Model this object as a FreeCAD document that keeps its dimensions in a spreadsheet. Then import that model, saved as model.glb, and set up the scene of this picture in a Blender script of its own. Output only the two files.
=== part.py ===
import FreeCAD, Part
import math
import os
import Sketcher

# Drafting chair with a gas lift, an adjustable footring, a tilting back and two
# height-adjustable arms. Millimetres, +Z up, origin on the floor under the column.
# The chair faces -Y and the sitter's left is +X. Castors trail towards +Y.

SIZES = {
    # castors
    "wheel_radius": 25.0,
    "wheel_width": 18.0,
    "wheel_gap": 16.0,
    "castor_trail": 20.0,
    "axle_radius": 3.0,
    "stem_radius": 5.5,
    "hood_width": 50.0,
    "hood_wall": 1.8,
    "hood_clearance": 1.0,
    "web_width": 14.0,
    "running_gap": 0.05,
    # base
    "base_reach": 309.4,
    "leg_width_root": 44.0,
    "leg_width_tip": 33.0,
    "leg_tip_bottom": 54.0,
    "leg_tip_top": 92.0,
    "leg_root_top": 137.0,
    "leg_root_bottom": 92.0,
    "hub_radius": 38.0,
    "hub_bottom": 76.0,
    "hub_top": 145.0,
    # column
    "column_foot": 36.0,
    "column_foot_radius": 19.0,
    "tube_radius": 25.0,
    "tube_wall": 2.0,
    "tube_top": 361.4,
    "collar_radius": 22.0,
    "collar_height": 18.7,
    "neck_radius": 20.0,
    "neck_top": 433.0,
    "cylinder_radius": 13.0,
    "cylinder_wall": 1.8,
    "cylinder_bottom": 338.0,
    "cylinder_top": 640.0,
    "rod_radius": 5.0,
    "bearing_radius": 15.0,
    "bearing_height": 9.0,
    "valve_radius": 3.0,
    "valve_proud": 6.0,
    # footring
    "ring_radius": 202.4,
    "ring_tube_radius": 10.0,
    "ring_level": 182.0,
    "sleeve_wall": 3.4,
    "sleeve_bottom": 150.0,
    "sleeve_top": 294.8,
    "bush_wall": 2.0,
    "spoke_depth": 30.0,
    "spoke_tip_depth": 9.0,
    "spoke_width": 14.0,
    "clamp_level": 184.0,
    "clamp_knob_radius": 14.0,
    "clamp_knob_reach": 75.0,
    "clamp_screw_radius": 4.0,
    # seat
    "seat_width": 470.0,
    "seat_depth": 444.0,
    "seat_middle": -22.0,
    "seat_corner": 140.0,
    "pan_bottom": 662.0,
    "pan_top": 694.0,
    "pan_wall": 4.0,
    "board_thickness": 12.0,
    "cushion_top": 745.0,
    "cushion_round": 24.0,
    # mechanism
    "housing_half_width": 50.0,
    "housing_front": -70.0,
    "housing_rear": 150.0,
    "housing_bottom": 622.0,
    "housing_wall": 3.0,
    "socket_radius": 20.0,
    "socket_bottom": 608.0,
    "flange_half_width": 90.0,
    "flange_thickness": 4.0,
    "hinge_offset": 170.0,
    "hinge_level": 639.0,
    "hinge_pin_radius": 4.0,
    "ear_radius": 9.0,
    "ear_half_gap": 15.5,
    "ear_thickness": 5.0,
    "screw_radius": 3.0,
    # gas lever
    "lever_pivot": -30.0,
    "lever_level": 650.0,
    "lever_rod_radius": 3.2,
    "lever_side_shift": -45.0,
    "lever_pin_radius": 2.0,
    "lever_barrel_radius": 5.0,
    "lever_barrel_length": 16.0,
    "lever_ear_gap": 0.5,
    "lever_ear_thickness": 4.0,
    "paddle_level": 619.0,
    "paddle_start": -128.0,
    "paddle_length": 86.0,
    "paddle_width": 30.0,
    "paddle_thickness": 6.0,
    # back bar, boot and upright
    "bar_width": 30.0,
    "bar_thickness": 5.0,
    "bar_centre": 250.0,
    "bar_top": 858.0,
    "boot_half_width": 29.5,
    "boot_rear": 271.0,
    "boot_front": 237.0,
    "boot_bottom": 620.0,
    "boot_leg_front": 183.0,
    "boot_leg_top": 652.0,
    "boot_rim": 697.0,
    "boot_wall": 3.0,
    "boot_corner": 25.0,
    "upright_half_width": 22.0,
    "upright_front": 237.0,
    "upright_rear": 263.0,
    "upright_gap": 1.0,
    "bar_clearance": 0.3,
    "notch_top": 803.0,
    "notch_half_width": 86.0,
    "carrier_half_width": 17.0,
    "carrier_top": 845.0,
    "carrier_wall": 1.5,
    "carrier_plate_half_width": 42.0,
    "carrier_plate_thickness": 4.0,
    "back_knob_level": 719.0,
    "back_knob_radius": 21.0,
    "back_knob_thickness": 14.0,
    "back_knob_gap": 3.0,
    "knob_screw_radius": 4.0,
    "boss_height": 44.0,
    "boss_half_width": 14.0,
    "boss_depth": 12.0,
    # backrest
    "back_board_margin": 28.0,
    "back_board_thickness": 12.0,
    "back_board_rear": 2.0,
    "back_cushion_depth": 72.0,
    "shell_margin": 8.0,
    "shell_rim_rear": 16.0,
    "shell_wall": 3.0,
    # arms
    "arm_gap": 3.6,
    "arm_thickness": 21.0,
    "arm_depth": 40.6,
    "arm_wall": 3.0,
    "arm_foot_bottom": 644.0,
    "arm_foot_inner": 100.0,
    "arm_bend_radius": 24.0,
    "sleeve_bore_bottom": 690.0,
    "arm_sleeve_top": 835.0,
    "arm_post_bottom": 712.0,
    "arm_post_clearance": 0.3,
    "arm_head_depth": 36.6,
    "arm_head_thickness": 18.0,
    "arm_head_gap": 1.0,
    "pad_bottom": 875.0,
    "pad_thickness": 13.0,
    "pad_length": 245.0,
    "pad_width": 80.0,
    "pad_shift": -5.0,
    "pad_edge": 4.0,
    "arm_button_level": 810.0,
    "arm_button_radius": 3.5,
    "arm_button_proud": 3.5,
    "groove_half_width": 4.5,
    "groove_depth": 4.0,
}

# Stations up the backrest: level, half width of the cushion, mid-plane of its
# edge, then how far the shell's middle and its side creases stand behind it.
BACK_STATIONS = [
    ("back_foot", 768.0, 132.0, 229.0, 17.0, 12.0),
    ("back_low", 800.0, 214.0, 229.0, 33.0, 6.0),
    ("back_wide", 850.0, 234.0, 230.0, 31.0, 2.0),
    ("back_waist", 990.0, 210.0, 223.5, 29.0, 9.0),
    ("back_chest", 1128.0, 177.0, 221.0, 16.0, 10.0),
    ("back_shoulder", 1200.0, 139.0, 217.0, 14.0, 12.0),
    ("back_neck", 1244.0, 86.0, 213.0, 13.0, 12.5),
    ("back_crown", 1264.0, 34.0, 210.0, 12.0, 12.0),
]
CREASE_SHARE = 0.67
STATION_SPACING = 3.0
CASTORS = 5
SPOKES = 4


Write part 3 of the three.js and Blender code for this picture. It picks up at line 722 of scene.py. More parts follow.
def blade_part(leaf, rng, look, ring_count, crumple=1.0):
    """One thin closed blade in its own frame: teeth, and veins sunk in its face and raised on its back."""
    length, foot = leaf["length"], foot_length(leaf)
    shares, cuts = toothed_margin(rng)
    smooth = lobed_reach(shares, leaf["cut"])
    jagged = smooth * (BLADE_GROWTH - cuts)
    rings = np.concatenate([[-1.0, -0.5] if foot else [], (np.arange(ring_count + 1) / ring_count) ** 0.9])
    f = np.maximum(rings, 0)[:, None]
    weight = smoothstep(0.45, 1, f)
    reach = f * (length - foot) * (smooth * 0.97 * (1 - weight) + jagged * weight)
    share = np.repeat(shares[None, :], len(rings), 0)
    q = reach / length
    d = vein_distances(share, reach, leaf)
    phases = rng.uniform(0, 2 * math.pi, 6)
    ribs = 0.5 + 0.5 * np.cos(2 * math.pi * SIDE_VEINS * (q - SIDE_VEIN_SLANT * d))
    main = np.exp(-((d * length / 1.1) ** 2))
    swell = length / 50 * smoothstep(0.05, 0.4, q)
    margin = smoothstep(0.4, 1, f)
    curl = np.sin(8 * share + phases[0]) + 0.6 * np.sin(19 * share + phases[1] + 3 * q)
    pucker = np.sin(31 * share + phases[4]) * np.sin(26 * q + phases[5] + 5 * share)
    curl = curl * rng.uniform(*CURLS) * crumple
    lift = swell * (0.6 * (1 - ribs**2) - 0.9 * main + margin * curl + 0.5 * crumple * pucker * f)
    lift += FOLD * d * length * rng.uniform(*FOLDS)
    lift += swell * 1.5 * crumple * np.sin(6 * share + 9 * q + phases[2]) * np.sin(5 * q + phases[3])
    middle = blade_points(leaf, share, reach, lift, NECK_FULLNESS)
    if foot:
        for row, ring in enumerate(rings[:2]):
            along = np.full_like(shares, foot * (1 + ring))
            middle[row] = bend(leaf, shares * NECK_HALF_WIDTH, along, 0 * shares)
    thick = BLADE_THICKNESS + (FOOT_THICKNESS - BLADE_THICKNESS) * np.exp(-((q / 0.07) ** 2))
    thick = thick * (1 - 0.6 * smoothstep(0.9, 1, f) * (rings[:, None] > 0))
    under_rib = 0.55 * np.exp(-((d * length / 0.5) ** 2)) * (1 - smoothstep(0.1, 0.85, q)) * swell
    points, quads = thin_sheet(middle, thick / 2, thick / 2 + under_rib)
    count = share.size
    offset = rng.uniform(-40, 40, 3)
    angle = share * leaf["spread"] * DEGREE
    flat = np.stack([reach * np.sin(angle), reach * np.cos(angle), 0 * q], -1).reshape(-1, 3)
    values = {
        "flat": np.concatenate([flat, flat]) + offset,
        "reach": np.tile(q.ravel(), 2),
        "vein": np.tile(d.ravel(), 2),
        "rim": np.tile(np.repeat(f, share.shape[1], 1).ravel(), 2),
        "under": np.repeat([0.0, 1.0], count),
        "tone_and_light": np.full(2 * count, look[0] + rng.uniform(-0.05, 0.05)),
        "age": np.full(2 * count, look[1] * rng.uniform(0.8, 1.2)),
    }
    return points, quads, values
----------
▸ Given instruction
Repeat the entries above exactly, beginning at their first line and ending with the line that contains "# The chair", with nothing added.

▸ Full answer
Model this object as a FreeCAD document that keeps its dimensions in a spreadsheet. Then import that model, saved as model.glb, and set up the scene of this picture in a Blender script of its own. Output only the two files.
=== part.py ===
import FreeCAD, Part
import math
import os
import Sketcher

# Drafting chair with a gas lift, an adjustable footring, a tilting back and two
# height-adjustable arms. Millimetres, +Z up, origin on the floor under the column.
# The chair faces -Y and the sitter's left is +X. Castors trail towards +Y.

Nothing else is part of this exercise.